Electronic Arts – Shares of entertainment company Electronic Arts shed 6.7% after the company reported $2.34 billion in revenue, less than the $2.51 billion analysts expected, per Refinitiv. The company also said it expects bookings to be lower than previously expected going forward.
Western Digital – Western Digital fell 5.6% after reporting quarterly revenue of $3.11 billion, more than analysts $2.99 billion estimate, according to Refinitiv. The company said it expects revenue in the upcoming quarter to be lower than it previously guided.
Match Group – Shares of Match Group slid 7.6% after the company reported quarterly revenue of $786 million, less than the $787 million Wall Street expected, per Refinitiv. The company also had $0.30 loss per share that wasn’t immediately comparable to previous quarter. Match said first-quarter revenue will likely be lower than it expected.
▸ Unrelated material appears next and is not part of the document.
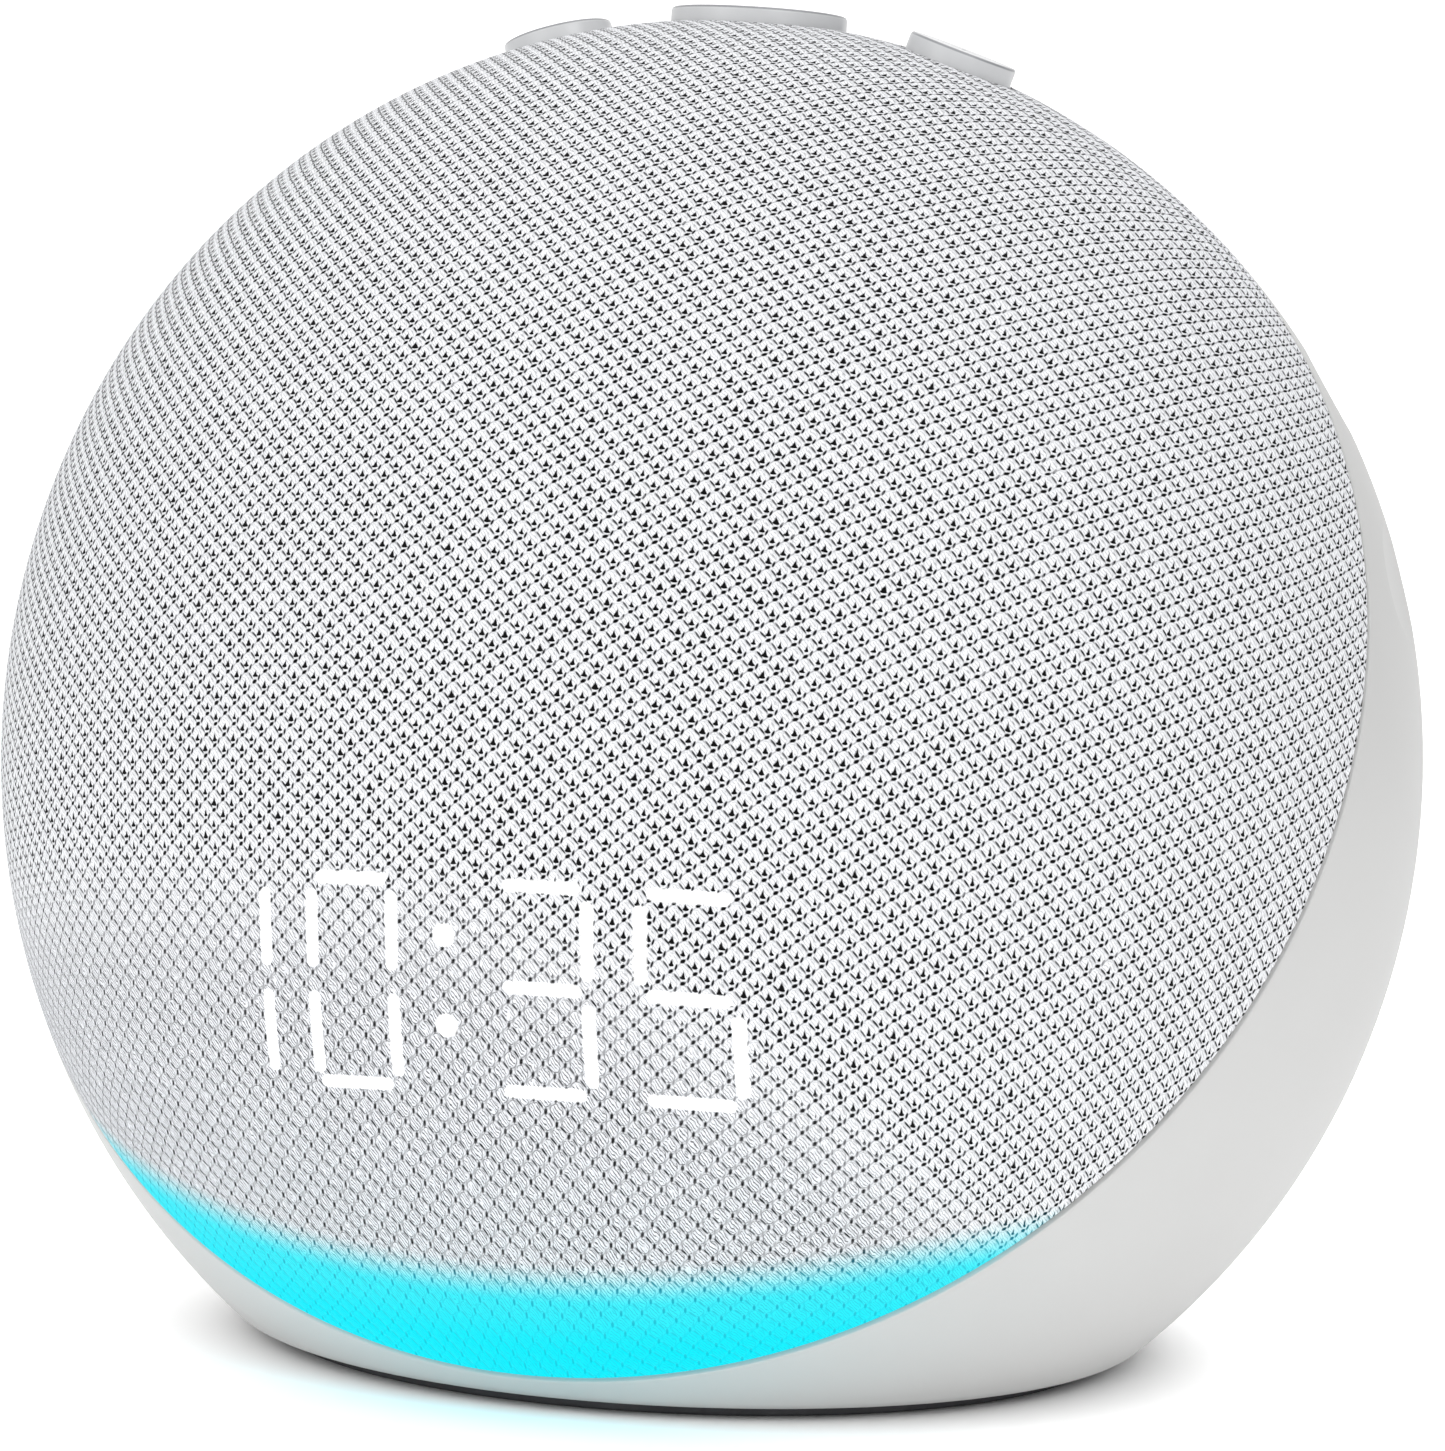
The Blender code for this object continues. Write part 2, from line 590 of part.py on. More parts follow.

Advanced Micro Devices – Shares of AMD rose 3% after the company reported earnings that beat Wall Street’s sales and profit expectations. The chipmaker had adjusted earnings per share of $0.69 on $5.6 billion in revenue where analysts expected $0.67 per share adjusted and $5.5 billion in revenue, according to Refinitiv. Still, the company said it expects revenue to dip in the first quarter.